* Your goal *
Take the entries below and print only the lines from the one with "for name, sy" through the one with "imported = [obj", exactly as they stand, both ends included.

* Material supplied *
--- begin ---
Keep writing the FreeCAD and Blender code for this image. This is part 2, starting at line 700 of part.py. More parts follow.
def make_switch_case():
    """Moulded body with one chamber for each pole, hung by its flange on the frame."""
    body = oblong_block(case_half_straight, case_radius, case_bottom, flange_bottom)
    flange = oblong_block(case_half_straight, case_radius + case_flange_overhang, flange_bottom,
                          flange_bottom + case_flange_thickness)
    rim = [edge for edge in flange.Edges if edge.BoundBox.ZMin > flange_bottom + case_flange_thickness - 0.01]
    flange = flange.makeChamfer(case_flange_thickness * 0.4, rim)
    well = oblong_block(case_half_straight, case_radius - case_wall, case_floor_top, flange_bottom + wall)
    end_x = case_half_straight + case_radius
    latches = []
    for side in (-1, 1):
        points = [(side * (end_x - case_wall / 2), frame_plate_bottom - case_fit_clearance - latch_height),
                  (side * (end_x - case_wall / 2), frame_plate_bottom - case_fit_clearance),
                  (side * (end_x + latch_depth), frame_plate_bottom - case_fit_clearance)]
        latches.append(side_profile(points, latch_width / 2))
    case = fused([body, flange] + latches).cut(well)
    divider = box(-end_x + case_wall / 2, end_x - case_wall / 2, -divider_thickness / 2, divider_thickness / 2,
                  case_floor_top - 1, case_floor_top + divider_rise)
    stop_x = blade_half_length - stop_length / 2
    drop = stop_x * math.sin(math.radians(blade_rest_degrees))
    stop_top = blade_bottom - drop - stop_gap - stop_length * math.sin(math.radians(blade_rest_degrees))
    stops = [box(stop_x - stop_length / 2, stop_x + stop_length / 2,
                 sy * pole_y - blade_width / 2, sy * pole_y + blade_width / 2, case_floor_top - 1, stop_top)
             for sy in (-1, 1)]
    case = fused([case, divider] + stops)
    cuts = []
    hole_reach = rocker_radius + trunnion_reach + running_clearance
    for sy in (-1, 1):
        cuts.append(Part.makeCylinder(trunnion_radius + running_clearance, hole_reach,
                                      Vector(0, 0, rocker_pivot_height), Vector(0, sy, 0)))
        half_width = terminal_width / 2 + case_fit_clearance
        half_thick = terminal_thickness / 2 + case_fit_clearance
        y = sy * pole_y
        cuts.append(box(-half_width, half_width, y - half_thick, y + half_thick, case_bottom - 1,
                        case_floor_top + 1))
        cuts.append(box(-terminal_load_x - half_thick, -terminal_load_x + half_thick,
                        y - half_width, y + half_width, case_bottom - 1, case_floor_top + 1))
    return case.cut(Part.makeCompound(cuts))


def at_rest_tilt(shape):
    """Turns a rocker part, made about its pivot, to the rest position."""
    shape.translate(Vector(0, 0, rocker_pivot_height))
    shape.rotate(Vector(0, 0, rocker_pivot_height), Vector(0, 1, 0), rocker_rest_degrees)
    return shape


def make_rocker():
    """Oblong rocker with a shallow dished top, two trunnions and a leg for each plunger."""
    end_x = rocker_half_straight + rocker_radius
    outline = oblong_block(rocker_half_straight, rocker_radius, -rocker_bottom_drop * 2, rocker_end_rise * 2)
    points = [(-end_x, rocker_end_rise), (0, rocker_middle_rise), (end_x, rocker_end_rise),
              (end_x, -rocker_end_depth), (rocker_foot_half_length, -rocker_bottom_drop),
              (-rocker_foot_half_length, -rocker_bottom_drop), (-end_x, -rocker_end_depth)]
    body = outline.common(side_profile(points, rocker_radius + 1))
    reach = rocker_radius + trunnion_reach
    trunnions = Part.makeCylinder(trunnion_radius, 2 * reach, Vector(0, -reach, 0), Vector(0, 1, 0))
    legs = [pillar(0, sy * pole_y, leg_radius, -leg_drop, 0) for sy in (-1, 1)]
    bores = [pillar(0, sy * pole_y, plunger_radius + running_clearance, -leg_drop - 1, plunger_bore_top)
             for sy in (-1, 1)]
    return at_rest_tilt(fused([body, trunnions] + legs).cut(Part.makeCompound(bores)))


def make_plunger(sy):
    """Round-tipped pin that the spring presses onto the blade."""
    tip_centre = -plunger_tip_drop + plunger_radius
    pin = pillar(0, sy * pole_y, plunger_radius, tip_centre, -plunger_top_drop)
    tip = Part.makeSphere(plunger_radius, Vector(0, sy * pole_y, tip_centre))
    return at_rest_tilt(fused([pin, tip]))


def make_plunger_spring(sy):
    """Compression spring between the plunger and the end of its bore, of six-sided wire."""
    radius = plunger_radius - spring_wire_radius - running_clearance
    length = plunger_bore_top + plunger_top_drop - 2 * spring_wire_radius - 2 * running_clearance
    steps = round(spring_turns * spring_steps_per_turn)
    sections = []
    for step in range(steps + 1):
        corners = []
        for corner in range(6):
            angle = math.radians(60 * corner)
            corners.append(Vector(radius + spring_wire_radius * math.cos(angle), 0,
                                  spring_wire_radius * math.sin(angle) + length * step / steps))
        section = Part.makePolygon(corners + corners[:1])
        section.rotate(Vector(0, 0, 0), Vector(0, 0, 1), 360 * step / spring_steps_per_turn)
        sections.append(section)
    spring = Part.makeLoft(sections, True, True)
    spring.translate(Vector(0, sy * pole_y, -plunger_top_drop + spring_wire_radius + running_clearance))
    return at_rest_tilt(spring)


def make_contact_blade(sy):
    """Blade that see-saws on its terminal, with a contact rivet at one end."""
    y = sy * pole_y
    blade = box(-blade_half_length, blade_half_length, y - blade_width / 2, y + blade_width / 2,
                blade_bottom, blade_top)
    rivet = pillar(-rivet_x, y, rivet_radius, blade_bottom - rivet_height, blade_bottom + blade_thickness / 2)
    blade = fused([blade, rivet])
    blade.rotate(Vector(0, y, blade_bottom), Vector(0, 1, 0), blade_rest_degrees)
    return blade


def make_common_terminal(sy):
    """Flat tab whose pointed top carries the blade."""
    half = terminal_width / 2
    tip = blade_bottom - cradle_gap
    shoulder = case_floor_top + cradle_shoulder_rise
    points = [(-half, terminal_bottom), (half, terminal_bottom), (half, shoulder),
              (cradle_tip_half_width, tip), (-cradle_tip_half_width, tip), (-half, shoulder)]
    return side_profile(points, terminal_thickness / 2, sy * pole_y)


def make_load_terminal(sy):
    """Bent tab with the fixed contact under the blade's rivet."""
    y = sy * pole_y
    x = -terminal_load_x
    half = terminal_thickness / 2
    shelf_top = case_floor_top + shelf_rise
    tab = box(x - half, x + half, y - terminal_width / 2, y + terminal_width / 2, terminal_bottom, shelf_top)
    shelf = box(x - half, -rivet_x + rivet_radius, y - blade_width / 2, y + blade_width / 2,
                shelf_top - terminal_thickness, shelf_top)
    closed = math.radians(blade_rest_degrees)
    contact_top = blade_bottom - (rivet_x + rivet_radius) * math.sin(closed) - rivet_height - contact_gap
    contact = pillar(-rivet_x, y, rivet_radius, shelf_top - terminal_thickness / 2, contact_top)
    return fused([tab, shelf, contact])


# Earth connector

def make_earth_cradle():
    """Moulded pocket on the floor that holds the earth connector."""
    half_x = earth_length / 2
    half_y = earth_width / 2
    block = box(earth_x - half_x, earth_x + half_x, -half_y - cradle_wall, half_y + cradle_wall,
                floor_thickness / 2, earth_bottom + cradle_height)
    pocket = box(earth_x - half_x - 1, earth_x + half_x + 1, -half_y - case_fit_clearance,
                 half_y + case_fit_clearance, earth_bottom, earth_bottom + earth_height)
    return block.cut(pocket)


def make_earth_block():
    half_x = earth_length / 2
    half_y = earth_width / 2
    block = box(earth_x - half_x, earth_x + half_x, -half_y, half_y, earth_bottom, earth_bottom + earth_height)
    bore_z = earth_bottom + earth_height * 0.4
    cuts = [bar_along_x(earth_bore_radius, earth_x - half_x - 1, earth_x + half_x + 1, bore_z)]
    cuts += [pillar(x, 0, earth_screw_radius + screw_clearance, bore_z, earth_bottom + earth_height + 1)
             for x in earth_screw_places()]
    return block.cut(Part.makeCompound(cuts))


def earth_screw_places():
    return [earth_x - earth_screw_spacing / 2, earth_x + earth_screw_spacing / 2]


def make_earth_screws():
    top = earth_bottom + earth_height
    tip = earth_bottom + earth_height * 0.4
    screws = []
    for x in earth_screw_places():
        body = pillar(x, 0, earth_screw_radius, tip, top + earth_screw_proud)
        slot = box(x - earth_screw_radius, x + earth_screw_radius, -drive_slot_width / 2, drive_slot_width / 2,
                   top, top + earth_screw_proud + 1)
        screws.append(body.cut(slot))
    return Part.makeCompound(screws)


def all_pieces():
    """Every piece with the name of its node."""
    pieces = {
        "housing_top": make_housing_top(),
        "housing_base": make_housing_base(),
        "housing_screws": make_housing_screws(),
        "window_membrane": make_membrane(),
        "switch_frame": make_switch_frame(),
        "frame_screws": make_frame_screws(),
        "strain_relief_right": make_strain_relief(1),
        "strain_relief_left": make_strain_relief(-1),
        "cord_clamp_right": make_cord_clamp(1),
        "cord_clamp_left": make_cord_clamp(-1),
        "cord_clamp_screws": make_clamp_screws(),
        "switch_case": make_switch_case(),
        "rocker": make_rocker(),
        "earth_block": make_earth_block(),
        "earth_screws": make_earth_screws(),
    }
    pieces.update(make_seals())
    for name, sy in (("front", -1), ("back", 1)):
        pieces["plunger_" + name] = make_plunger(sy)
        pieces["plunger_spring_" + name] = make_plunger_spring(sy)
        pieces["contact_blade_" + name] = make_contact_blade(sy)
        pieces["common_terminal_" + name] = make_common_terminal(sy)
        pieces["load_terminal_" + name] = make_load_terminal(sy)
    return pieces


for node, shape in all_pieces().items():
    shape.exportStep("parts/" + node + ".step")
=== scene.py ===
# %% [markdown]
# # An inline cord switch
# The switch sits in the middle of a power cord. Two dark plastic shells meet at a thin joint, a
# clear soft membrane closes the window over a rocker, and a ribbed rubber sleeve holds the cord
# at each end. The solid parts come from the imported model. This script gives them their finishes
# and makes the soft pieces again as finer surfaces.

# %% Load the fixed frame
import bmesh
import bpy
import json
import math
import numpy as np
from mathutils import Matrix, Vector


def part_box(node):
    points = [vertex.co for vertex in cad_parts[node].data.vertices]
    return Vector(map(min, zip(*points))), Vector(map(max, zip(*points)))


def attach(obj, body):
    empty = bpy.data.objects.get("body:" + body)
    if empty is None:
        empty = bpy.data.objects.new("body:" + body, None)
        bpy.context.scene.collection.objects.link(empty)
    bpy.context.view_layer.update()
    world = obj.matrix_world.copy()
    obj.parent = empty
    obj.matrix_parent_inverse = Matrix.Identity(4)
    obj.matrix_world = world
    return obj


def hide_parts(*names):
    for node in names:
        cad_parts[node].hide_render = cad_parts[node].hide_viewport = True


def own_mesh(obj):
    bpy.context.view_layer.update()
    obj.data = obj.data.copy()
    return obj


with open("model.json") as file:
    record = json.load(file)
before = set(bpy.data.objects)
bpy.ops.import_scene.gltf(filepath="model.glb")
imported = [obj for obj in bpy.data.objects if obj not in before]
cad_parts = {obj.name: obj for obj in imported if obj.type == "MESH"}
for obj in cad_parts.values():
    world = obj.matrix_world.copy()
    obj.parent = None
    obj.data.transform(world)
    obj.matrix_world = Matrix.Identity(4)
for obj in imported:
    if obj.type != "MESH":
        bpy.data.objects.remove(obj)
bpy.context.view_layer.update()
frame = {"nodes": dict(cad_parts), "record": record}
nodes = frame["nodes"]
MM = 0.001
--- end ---
--- begin ---
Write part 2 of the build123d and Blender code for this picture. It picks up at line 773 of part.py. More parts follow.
--- end ---
* Completed exercise *
    for name, sy in (("front", -1), ("back", 1)):
        pieces["plunger_" + name] = make_plunger(sy)
        pieces["plunger_spring_" + name] = make_plunger_spring(sy)
        pieces["contact_blade_" + name] = make_contact_blade(sy)
        pieces["common_terminal_" + name] = make_common_terminal(sy)
        pieces["load_terminal_" + name] = make_load_terminal(sy)
    return pieces


for node, shape in all_pieces().items():
    shape.exportStep("parts/" + node + ".step")
=== scene.py ===
# %% [markdown]
# # An inline cord switch
# The switch sits in the middle of a power cord. Two dark plastic shells meet at a thin joint, a
# clear soft membrane closes the window over a rocker, and a ribbed rubber sleeve holds the cord
# at each end. The solid parts come from the imported model. This script gives them their finishes
# and makes the soft pieces again as finer surfaces.

# %% Load the fixed frame
import bmesh
import bpy
import json
import math
import numpy as np
from mathutils import Matrix, Vector


def part_box(node):
    points = [vertex.co for vertex in cad_parts[node].data.vertices]
    return Vector(map(min, zip(*points))), Vector(map(max, zip(*points)))


def attach(obj, body):
    empty = bpy.data.objects.get("body:" + body)
    if empty is None:
        empty = bpy.data.objects.new("body:" + body, None)
        bpy.context.scene.collection.objects.link(empty)
    bpy.context.view_layer.update()
    world = obj.matrix_world.copy()
    obj.parent = empty
    obj.matrix_parent_inverse = Matrix.Identity(4)
    obj.matrix_world = world
    return obj


def hide_parts(*names):
    for node in names:
        cad_parts[node].hide_render = cad_parts[node].hide_viewport = True


def own_mesh(obj):
    bpy.context.view_layer.update()
    obj.data = obj.data.copy()
    return obj


with open("model.json") as file:
    record = json.load(file)
before = set(bpy.data.objects)
bpy.ops.import_scene.gltf(filepath="model.glb")
imported = [obj for obj in bpy.data.objects if obj not in before]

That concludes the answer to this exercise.